As Tippy chased the spot of light, he became more and more energized, charging this way and that, and then circling the room at high speed to return to chasing the quickly moving spot of light. Tippy ultimately became so excited that he forgot the game and was taken over by a manic or berserk state of mind, circling the room again and shooting out the door, down the short hall, and into the kitchen, where he started racing around the kitchen table. When he had done this before, he dashed up and down the hall a few times, until his frenzy had subsided, then he would return to me. Th
is particular form of play was safe only when no one was working in the kitchen, but this was a Sunday and my mother was home baking. She was somewhere between the oven and table when my four-footed tornado hit.

When I heard my mother’s yelp I was already halfway down the hall, yelling, “Tippy, come!” over and over. The little dog dashed back to me, circled me two or three times, and then headed back to do some more circuits of the kitchen. My commands to sit or lie down had no effect.

Suddenly I heard a thud and the clatter of something hitting the floor. Then there was a sudden cessation of the sound of scrabbling feet coming from my dog. When I got to the kitchen I saw that Tippy had entangled himself in my mother’s legs as he raced around the room. She had lost her balance, and although she did not actually fall, she had fumbled the muffin tin that she had just taken out of the oven so that it had hit the table at an odd angle and spilled several muffins onto the floor. For Tippy, as for most dogs, food focuses the mind. At the sight of edible things fa
lling to the ground from above, his mania stopped and he tried to gulp down pieces of the still-hot pastries. My mother grabbed a couple of muffins that were still intact and looked at me as I stood in the doorway fearing for my dog’s future.

Tippy would frantically chase any spot of light moving erratically on the floor
.

“Come sit,” she said directed me, pointing at a chair. As Tippy continued his search for crumbs and bits on the floor, my mother went to the pantry to gather the ingredients to make a replacement batch of muffins. She did not look at Tippy at all and did not look at me again until she was ready to mix the batter. Then she stopped and waved a wooden spoon at me.

“Tippy is your dog, so you have responsibility for not only what happens to him, but also for what he does.”

I glanced down to see my dog still patrolling the kitchen floor for any food fragments he might have missed. I was dreading what my penalty for his misbehavior was going to be.

My mother continued, “You called him and he didn’t come. You told him to sit and he didn’t sit. You told him to lie down and he didn’t even slow up. Your dog is disobedient and he is not under control. It is your fault!” she said pointing the spoon at me for emphasis.

She said nothing for several minutes while she stirred the batter and poured it into the muffin tin. As she placed the tin in the oven and closed the door, she said to me, “It’s your fault because you didn’t train him. I will give you exactly eight weeks from today. After that I will give you a test. I want that dog to know how to come, sit, lie down, stay in place, and walk on a loose leash at the end of that time. If he fails that test …”

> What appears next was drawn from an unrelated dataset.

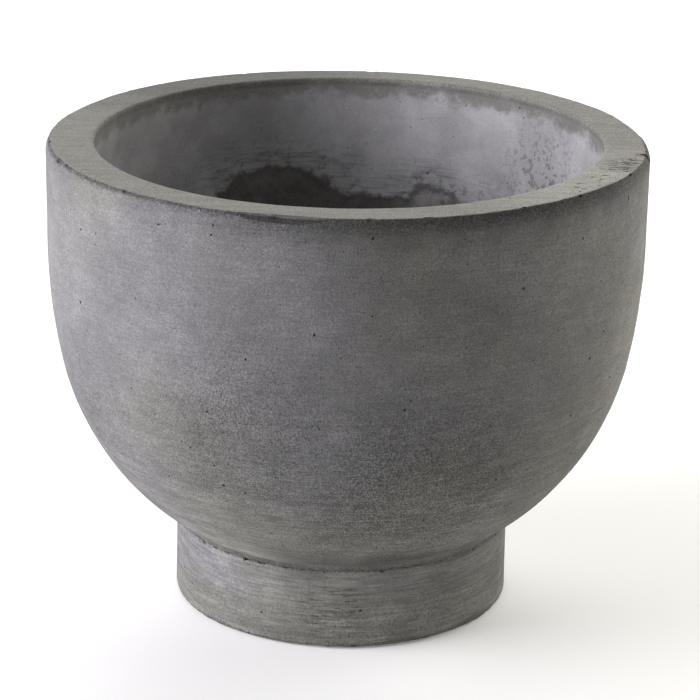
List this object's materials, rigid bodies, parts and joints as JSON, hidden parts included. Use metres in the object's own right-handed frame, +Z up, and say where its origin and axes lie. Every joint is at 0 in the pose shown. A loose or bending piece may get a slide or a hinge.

My mother just left that sentence uncompleted, leaving me to imagine terrible fates for both Tippy and me.

I did not know how to train a dog. I had taught my beagle Skipper a few things by waving food at him and he had listened and responded, at least most of the time, but even his best performance would not be enough to pass a test. Tippy was going to have to learn an awful lot and I didn’t really know where to start. Even worse—it was Sunday and the library was closed, so I had nowhere to go to get the help that I needed.

The next day when school finished, I went directly to the library and pawed through the drawers full of cards that cataloged the books until I hit the subject topic “Dogs.” The library had only one book in its collection that was indexed under “Dogs—training of.” I scribbled down the number and nearly ran to the appropriate shelf, worried that someone may have already checked it out. However, there it was,
Training You to Train
Your Dog
by Blanche Saunders. I could not have known that of the few books available on the topic at the time I had accidentally hit upon the best of the lot. Through the 1950s, the dog training methods used throughout most of Europe and North America were still strongly influenced by the German military and their service dog training practices. The techniques used to train dogs reflected the attitudes of the military at the time and were based upon strict discipline supported by force if necessary, so a military dog trainer’s tools included a leash that was braided and made rigid at the
loop end so that it could be turned around and used as a whip if the dog failed to obey. These forceful methods worked and became the standard the rest of the world followed for most of the next century. Only later did people learn that more than one-third of the dogs subjected to such training regimens would break under the pressure and eventually fail.

Probably the most significant person during these early years was Colonel Konrad Most, arguably the father of modern “traditional” dog training. Konrad Most understood the importance of rewards and punishments, but believed that the best motivator for dogs was their desire to avoid punishment. Although a word of praise or occasional petting might be useful, choke collars, leash jerks, and even an occasional whipping were the mainstays of his training methods.

Hollywood would add a certain glamour to such compulsive dog training methods because of the success of dog trainers such as the American colonel Lee Duncan, who became known for his exceptional dog Rin Tin Tin. In 1918, Duncan found a bombed-out German war-dog kennel in Lorraine, France, that contained a German shepherd and her litter of pups. Duncan took one pup and named him Rin Tin Tin after the one-inch-tall wool puppets that French civilians gave to the liberating American soldiers for good luck. One of the captured German kennel masters taught him the techniques employed by
Konrad Most, and Duncan used these to train his dog. Rin Tin Tin would go
on to star in 26 Hollywood films and was credited for saving the fledgling Warner Brothers Studio from financial ruin during the silent film era.